Called CancerSEEK, this test detects small amounts of DNA and proteins released into the blood by cancer cells. It can detect the presence of cancers of the ovary, liver, stomach, pancreas, esophagus, intestine, lung or breast in their early stages.
When it comes to cancer, early diagnosis remains the key to avoiding the potentially devastating impact of many treatments, particularly to reduce the number of deaths. The earlier the disease is detected, the greater the chances of survival for patients.
One of the most innovative elements of this work is the use of a combination of markers — genetic as well as protein – – to broaden the spectrum of detection.
For the study, CancerSEEK was used on 1,005 patients with cancers diagnosed without metastases. Eight types of cancers have been targeted: ovarian, liver, stomach, pancreas, esophageal, intestinal, lung or breast cancers. The CancerSEEK test averaged 70% positive diagnoses, ranging from 33% for breast cancer to 98% for ovarian cancer.

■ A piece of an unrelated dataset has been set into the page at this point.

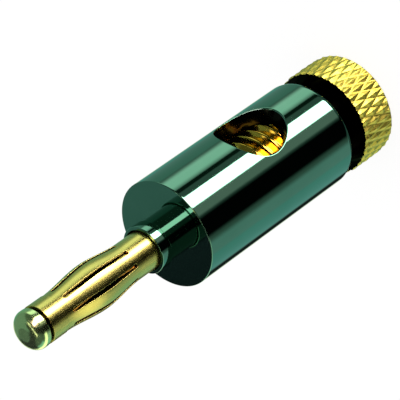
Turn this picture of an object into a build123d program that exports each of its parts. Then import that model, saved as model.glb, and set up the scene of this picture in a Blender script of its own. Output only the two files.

But one of the most convincing results is the possibility of detecting certain cancers in very early advanced stages. For example, the test obtains 100% detection of stage 1 liver cancer, but only 20% at this stage for stomach cancer. The test also made it possible to locate the area where the tumor is located for 83% of the patients.
Several cancers can be examined at the same time, and the test can also be used for routine hematological tests, such as a cholesterol check.
There is still some way to go before making these tests publicly available, but the authors of the study are confident, believing that with time it will be possible to design a single blood test at a cost of less than $500, a cost comparable to that of a unique cancer detection test such as a colonoscopy.